In Mexico, I encountered natives who were strangers in their own country. They had migrated to the US, but had been swiftly deported after being caught on a technicality, like driving without a license. Then there were others who had managed the crossover to US territory but who couldn’t wait to get back to Mexico because they realized they were actually better off back home.

Being non-white in Mexico worked in my favor; it helped me blend in and capture some truly poignant and unguarded moments from the migrants’ lives and journeys. They lived in hope and fear, amidst crime and drugs. And I could understand that a few would think, “Why slave for 8 dollars an hour, with no chance of upward social mobility, when you can make 500 an hour selling coke, smack or crystal meth?”

Despite their obvious differences, do you see common elements connecting your three films?

Yes. Whether through an exploration of poor, white and disenfranchised Americans in Max Kennedy or via the nature of religious faith and worship in Darshan and even from my new understanding of the messy politics and hardship of human migration in Tijuana Dreams, I clearly see shared themes emerging. All three stories render a spirit of going against the tide, of questioning plotted narratives and lazy assumptions, of examining the notion of personal liberty and what it really means to be physically and spiritually free in the world today.

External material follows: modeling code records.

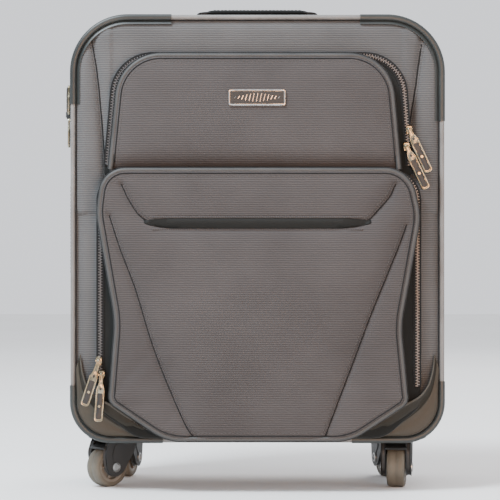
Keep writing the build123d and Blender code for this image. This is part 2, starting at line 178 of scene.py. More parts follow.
# ---- mesh building ------------------------------------------------------
class Shape:
    """Collects faces, then becomes one object. weave holds, for each vertex, its place
    on the cloth in metres: (along the ribs, across the ribs, 0)."""

    def __init__(self):
        self.verts, self.faces, self.slots, self.weave = [], [], [], []

    def vert(self, point, weave=None):
        self.verts.append(Vector(point))
        self.weave.append(Vector(weave) if weave is not None else Vector((point[0], point[2], 0)))
        return len(self.verts) - 1

    def face(self, indices, slot=0):
        self.faces.append(tuple(indices))
        self.slots.append(slot)

    def bridge(self, row_a, row_b, closed=True, slot=0):
        """Quads between two rows of vertex indices of equal length."""
        count = len(row_a)
        for i in range(count if closed else count - 1):
            j = (i + 1) % count
            self.face((row_a[i], row_a[j], row_b[j], row_b[i]), slot)

    def skin(self, rows, closed=True, slot=0, ends=False):
        """Quads between each row of vertices and the next, and a face over each end if asked."""
        for row_a, row_b in zip(rows, rows[1:]):
            self.bridge(row_a, row_b, closed, slot)
        if ends:
            self.face(reversed(rows[0]), slot)
            self.face(rows[-1], slot)

    def loft(self, loops, caps=True, slot=0, weaves=None):
        """Skin over a list of closed loops of 3-D points."""
        rows = []
        for k, loop in enumerate(loops):
            marks = weaves[k] if weaves else [None] * len(loop)
            rows.append([self.vert(p, w) for p, w in zip(loop, marks)])
        self.skin(rows, slot=slot, ends=caps)
        return rows

    def absorb(self, other, turn, spot=(0, 0, 0)):
        """Adds another shape, turned and then moved."""
        base = len(self.verts)
        self.verts += [Vector(spot) + turn @ v for v in other.verts]
        self.weave += other.weave
        self.faces += [tuple(i + base for i in f) for f in other.faces]
        self.slots += other.slots

    def tube(self, path, radius, sides=10, closed=False, slot=0, flat=1.0, normal=None):
        """Round or flattened tube along a 3-D path. normal is the direction of its flat
        section's short side, and radius may be a function of the share of the path."""
        count = len(path)
        rows = []
        length = 0.0
        up = Vector(normal) if normal is not None else None
        for i, point in enumerate(path):
            before = path[i - 1] if closed or i else path[i]
            after = path[(i + 1) % count] if closed or i < count - 1 else path[i]
            tangent = (after - before).normalized()
            if up is None:
                up = tangent.orthogonal()
            short = (up - tangent * up.dot(tangent)).normalized()
            if normal is None:
                up = short
            wide = tangent.cross(short)
            r = radius(i / max(1, count - 1)) if callable(radius) else radius
            if i:
                length += (point - path[i - 1]).length
            row = []
            for k in range(sides):
                a = math.tau * k / sides
                offset = wide * (math.cos(a) * r) + short * (math.sin(a) * r * flat)
                row.append(self.vert(point + offset, (a * r, length, 0)))
            rows.append(row)
        self.skin(rows, slot=slot, ends=not closed)
        if closed:
            twist = min(range(sides), key=lambda s: sum(
                (self.verts[rows[-1][k]] - self.verts[rows[0][(k + s) % sides]]).length for k in range(sides)))
            self.bridge(rows[-1], rows[0][twist:] + rows[0][:twist], True, slot)

    def brick(self, centre, size, turn=None, bevel=0.0, slot=0):
        """Box with softened edges, turned by a matrix about its centre."""
        turn = turn or Matrix.Identity(3)
        hx, hy, hz = (s / 2 for s in size)
        b = min(bevel, hx * 0.9, hy * 0.9, hz * 0.9)
        levels = [(-hz, b), (-hz + b, 0.0), (hz - b, 0.0), (hz, b)] if b else [(-hz, 0.0), (hz, 0.0)]
        loops = []
        for z, inset in levels:
            x, y = hx - inset, hy - inset
            ring = [(-x, -y + b), (-x + b, -y), (x - b, -y), (x, -y + b), (x, y - b), (x - b, y),
                    (-x + b, y), (-x, y - b)] if b else [(-x, -y), (x, -y), (x, y), (-x, y)]
            loops.append([Vector(centre) + turn @ Vector((px, py, z)) for px, py in ring])
        self.loft(loops, slot=slot)

    def prism(self, loop, y_front, y_back, bevel=0.0, slot=0):
        """Flat plate: a loop of X, Z points filled from y_front to y_back, edges eased."""
        def ring(y, inset):
            out = []
            for i, p in enumerate(loop):
                edge = (Vector(loop[(i + 1) % len(loop)]) - Vector(loop[i - 1])).normalized()
                q = Vector(p) + Vector((-edge.y, edge.x)) * inset
                out.append(Vector((q.x, y, q.y)))
            return out
        self.loft([ring(y_front, bevel), ring(y_front + bevel, 0), ring(y_back - bevel, 0),
                   ring(y_back, bevel)] if bevel else [ring(y_front, 0), ring(y_back, 0)], slot=slot)

    def lathe(self, profile, centre, axis, sides=40, slot=0):
        """Solid of revolution: profile is a closed loop of (radius, along the axis)."""
        axis = Vector(axis).normalized()
        u = axis.orthogonal().normalized()
        w = axis.cross(u)
        rows = []
        for r, h in profile:
            rows.append([self.vert(Vector(centre) + axis * h + (u * math.cos(math.tau * k / sides)
                         + w * math.sin(math.tau * k / sides)) * r) for k in range(sides)])
        self.skin(rows + rows[:1], slot=slot)

    def object(self, name, materials, smooth=40):
        mesh = bpy.data.meshes.new(name)
        mesh.from_pydata([tuple(v) for v in self.verts], [], self.faces)
        for m in materials:
            mesh.materials.append(m)
        mesh.polygons.foreach_set("material_index", self.slots)
        weave = mesh.attributes.new("weave", "FLOAT_VECTOR", "POINT")
        weave.data.foreach_set("vector", [c for w in self.weave for c in w])
        mesh.validate()
        obj = bpy.data.objects.new(name, mesh)
        bpy.context.scene.collection.objects.link(obj)
        tidy_mesh(obj, smooth)
        return obj


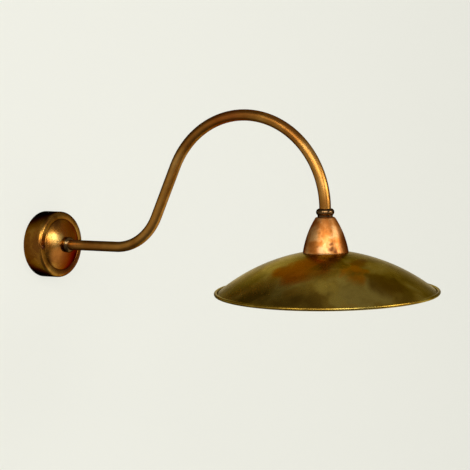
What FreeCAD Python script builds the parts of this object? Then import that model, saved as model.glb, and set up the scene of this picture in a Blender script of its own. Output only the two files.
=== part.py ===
import FreeCAD, Part

import math
import os

import Sketcher
from FreeCAD import Rotation, Vector

# Gooseneck wall sconce in aged brass: a round rose on the wall, a bent tube arm, and a
# wide spun shade that hangs from it under a copper cup.
# Wall frame: the rose's back lies on z = 0, z is the distance out from the wall, y is up.
# Lamp frame: origin on the copper cup's top plate, on the shade's axis, z is up.
# In the finished model the wall is the plane Y = 0, the arm reaches towards -Y, Z is up.

doc = FreeCAD.newDocument("GooseneckSconce")
sheet = doc.addObject("Spreadsheet::Sheet", "Sizes")

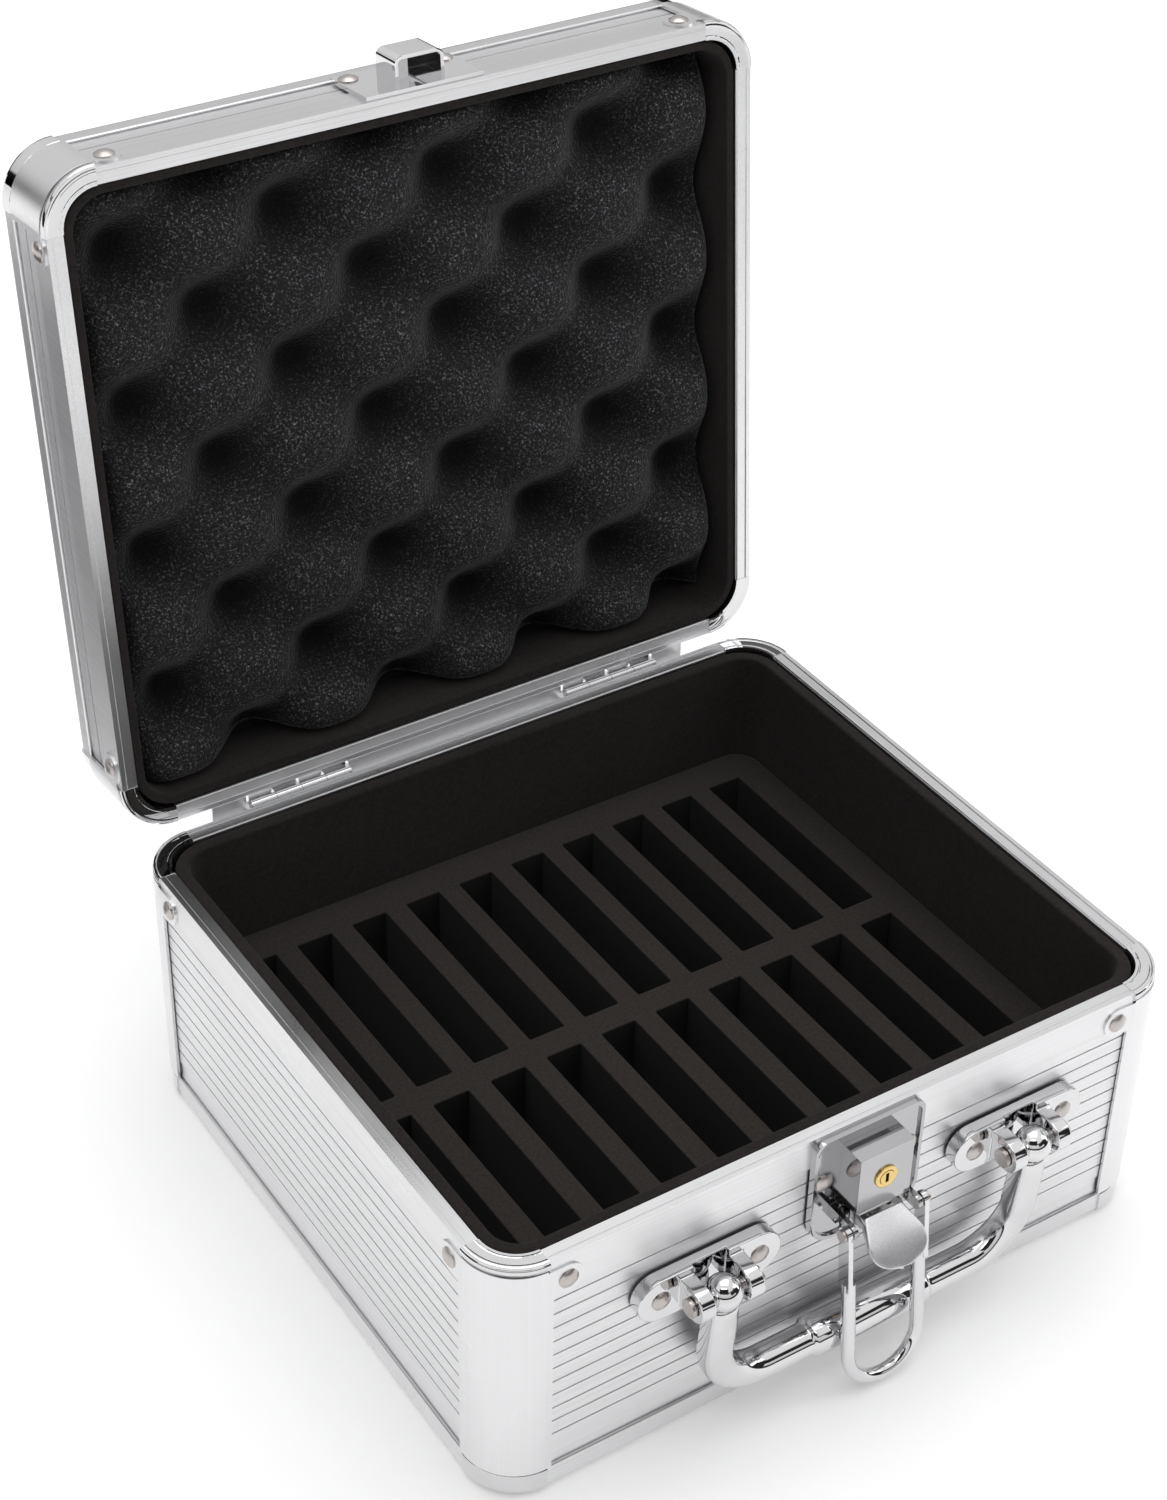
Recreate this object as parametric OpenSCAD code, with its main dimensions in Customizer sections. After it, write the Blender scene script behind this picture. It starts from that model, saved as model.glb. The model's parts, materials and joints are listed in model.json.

The reason I’m attracted to the observational documentary form is that human beings are a lot more complicated than media stereotypes would have us believe. Not everyone who voted for US President Trump is against black people, not everyone who voted for Indian Prime Minister Narendra Modi’s Hindu nationalist party, is anti-Muslim. There are deeper motivations behind people’s actions.

As a writer and as a filmmaker, I reject the simple binaries that polarize people instead of bringing them together. But I also see how these binaries have come about; hate is a marketable commodity, empathy is not.

*****

Vikram Zutshi’s third and most recent film Darshan: The Living Art of India, streamed on the NYIFF digital platform from July 24 to August 9.